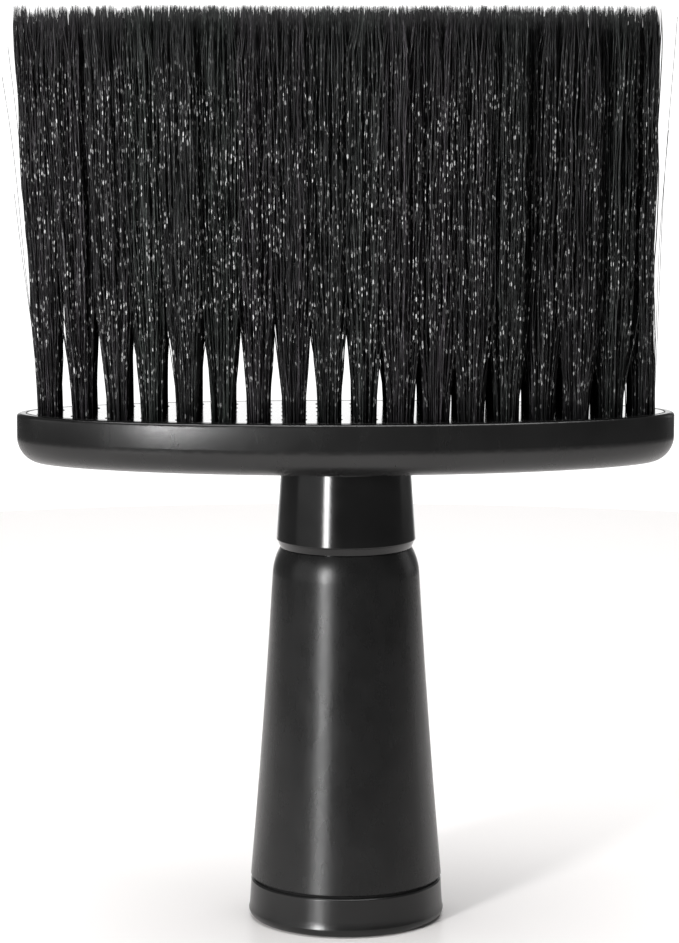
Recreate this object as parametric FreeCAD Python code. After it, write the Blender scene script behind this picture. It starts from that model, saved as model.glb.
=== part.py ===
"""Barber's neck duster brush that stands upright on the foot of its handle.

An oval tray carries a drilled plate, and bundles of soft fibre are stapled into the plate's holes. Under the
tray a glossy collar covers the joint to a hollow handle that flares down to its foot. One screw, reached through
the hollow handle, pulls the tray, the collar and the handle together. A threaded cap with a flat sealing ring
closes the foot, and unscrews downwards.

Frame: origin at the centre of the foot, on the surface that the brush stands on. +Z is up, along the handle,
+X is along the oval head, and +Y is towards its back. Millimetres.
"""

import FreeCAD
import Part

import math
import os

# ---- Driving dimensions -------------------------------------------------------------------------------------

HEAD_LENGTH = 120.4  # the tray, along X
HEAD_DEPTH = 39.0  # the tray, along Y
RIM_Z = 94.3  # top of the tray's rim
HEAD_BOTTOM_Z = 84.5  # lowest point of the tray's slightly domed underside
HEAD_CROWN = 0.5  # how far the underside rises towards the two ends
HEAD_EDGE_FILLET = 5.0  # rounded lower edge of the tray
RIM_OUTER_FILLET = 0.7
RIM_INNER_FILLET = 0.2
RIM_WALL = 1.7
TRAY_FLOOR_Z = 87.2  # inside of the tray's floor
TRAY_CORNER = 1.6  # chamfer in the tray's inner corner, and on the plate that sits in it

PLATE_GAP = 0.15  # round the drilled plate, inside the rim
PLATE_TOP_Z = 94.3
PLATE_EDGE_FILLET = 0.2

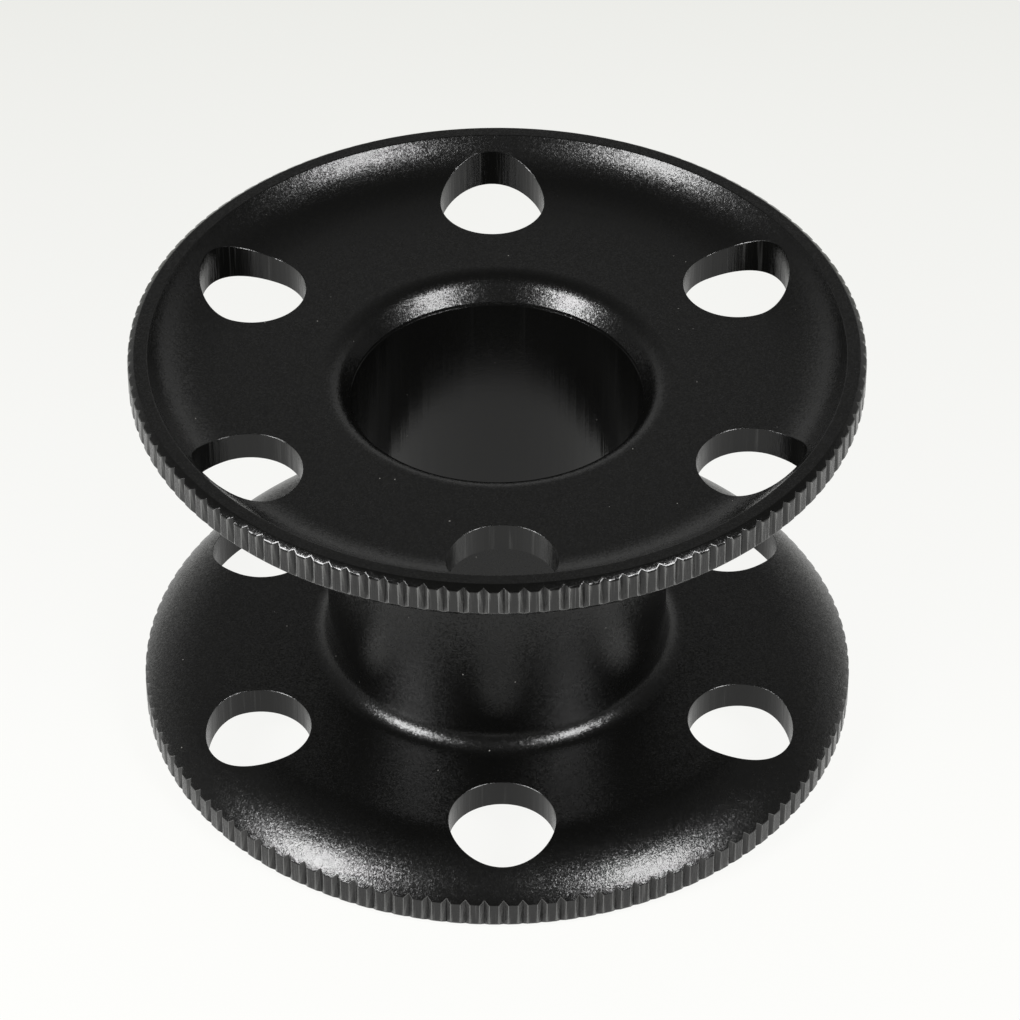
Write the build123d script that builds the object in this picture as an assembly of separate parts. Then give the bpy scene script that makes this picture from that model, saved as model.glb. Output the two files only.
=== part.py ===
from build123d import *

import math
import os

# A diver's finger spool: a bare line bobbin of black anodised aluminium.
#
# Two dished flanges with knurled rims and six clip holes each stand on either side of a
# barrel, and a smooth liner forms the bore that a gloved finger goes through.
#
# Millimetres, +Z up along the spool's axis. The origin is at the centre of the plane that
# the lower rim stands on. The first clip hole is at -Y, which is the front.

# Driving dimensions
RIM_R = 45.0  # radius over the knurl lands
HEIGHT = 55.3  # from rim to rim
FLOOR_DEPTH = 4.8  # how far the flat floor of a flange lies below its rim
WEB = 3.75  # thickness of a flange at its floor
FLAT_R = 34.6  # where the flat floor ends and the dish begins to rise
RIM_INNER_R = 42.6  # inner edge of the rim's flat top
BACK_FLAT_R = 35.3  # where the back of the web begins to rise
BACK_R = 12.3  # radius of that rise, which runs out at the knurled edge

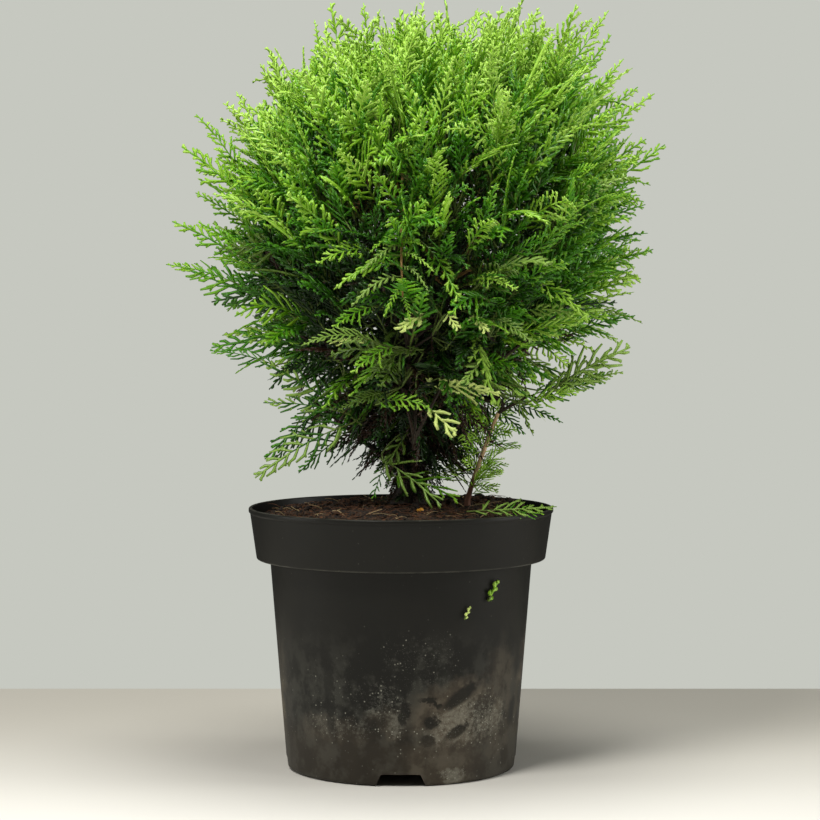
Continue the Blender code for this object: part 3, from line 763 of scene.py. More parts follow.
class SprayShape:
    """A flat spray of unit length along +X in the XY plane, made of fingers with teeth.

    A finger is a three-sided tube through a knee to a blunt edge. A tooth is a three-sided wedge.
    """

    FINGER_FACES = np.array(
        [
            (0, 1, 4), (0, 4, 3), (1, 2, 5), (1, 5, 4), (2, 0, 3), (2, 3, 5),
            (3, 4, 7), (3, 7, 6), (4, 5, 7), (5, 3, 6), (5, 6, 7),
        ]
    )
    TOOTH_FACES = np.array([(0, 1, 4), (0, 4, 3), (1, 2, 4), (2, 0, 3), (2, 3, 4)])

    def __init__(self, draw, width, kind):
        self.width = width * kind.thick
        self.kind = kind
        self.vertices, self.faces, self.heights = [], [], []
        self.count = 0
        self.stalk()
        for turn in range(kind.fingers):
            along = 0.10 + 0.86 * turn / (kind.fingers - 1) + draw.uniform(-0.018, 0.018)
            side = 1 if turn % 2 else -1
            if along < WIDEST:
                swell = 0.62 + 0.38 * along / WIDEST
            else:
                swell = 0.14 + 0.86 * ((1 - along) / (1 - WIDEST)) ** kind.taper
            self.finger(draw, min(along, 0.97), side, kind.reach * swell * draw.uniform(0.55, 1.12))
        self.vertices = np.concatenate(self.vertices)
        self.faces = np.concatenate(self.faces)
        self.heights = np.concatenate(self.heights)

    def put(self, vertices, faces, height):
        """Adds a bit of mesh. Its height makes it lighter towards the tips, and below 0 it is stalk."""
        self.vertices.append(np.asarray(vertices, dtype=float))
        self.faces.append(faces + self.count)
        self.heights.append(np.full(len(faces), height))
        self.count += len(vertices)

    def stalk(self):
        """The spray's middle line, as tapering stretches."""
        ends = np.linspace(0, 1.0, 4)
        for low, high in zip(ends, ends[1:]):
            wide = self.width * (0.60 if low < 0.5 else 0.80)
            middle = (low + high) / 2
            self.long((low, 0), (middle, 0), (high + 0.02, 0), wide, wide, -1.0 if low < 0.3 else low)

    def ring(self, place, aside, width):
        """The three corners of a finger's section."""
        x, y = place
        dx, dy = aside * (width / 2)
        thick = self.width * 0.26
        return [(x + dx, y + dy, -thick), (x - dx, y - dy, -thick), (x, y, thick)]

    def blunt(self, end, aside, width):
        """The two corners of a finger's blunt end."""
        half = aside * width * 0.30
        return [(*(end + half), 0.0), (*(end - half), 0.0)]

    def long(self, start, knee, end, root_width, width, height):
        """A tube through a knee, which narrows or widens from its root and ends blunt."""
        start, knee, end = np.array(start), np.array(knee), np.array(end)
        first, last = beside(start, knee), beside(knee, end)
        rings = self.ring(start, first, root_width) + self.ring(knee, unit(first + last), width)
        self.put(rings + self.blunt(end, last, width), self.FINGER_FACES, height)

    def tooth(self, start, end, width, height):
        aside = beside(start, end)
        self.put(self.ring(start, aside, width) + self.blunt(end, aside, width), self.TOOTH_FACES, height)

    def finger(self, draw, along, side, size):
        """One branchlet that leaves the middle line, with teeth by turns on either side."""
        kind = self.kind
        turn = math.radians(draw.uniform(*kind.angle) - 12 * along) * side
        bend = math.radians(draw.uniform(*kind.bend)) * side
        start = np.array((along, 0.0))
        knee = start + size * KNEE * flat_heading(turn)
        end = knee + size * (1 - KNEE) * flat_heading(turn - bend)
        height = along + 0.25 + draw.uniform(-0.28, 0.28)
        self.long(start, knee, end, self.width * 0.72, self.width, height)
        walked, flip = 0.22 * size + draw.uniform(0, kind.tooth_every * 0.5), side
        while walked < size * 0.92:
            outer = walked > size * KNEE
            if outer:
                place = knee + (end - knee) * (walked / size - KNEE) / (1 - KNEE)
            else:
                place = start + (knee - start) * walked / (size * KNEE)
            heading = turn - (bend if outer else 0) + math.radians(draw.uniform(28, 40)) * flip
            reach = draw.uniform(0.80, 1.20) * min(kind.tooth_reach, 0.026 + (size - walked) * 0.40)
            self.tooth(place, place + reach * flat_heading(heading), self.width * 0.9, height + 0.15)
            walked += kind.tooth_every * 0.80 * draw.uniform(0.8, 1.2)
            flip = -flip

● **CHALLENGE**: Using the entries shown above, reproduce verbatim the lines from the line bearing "Write the build123d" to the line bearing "# the lower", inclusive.

● **REPLY TO THE EXERCISE**:
Write the build123d script that builds the object in this picture as an assembly of separate parts. Then give the bpy scene script that makes this picture from that model, saved as model.glb. Output the two files only.
=== part.py ===
from build123d import *

import math
import os

# A diver's finger spool: a bare line bobbin of black anodised aluminium.
#
# Two dished flanges with knurled rims and six clip holes each stand on either side of a
# barrel, and a smooth liner forms the bore that a gloved finger goes through.
#
# Millimetres, +Z up along the spool's axis. The origin is at the centre of the plane that
# the lower rim stands on. The first clip hole is at -Y, which is the front.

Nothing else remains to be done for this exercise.